I want to be amazed (in my life in general) by what the Lord has done. And if, someday, I get married, when I think about my husband, I don't want to think about how nice or how cute he is. I don't want to think about what we did to build our relationship. I don't want to think that I'm glad I've finally gotten what I think I deserve in life. When I think about my husband, I want to have no other words but to say how incredible God is in having brought us together. I want to say that I can't believe what the Lord has done, and that I don't know why He has chosen to bless me in this way, but I'm not going to question it or argue because my husband is the best thing that's ever happened to me apart from Christ himself.
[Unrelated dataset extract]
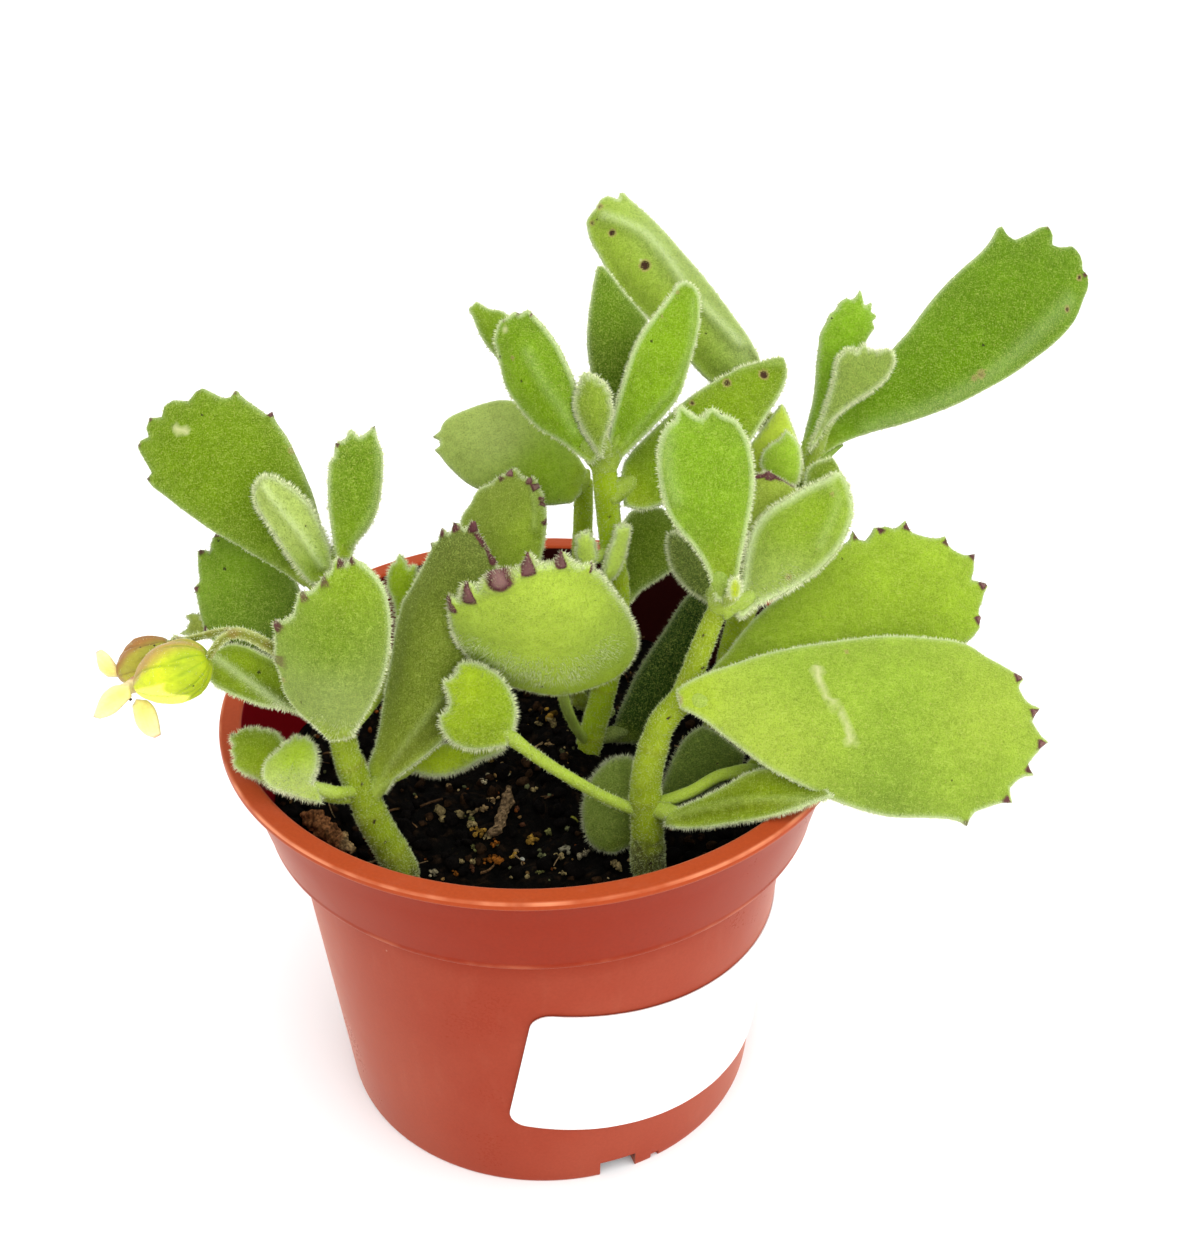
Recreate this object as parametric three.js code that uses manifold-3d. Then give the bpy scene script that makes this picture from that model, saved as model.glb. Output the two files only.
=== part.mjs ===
// Potted bear's paw succulent in a four inch nursery pot.
// Millimetres, +Z up, the origin at the centre of the underside of the pot, -Y towards the front.
import * as THREE from "three";
import { mergeVertices } from "three/addons/utils/BufferGeometryUtils.js";
import Module from "manifold-3d";

const wasm = await Module();
wasm.setup();
const { Manifold, Mesh } = wasm;

// Driving dimensions of the pot.
const POT_HEIGHT = 76;
const RIM_RADIUS = 52; // outer edge of the flat lip
const LIP_INNER_RADIUS = 48.2;
const LIP_THICKNESS = 1.5;
const COLLAR_TOP_RADIUS = 50.2;
const COLLAR_BOTTOM_RADIUS = 46;
const COLLAR_DEPTH = 18.2;
const BODY_TOP_RADIUS = 42.4;
const BASE_RADIUS = 36.6;
const WALL = 1.1;
const FLOOR = 1.6;
const BASE_BEVEL = 0.8;
const DRAIN_COUNT = 3; // cut-outs through the corner of the foot, each with a small slot beside it
const DRAIN_WIDTH = 6.4;
const DRAIN_HEIGHT = 3.4;
const DRAIN_FIRST_DEG = -73;
const SLOT_WIDTH = 1.6;
const SLOT_HEIGHT = 1.3;
const SLOT_TURN_DEG = 11;
const SOIL_LEVEL = 60;
const GAP = 0.3; // clear space between neighbouring pieces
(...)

I want to bring out the best in him and allow him to bring out the best in me. I know that we'll probably bring out the worst in each other as well, but I want to use that to challenge each other spiritually to grow and seek the Lord, not out of confusion or despair, but out of a desire to know God better so that our love might be made more pure.

I want a man who doesn't need to be told how to pursue me. I know he can't read my mind, and I know he'll need to be told what I like to eat (veggie burritos) or that I want a pearl engagement ring and not a diamond. But if I have to say that I want him to hold my hand before trying to kiss me, or that I may freak out at which point he'll have to step up the pursuit, not give up on it, or that walking a girl to her door is just the right thing to do, or that I want to talk about spiritual things... If I have to say all these things, it's really like I'm wooing myself. Furthermore, if I say all these things, I am the one calling the shots. I am the one steering the relationship. I am doing his job, and I don't want to do his job. I want to do mine.

I want to help him find and pursue his passions. I want to see him thrive in life no matter what that takes, no matter where it takes us. I want to be a source of help and support and rest out of my strengths and gifts.

I want a godly man or none at all, and I don't think that this is too much to ask. Not from a God "who is able to do immeasurably more than all we ask or imagine, according to his power that is at work within us" (Ephesians 3:20).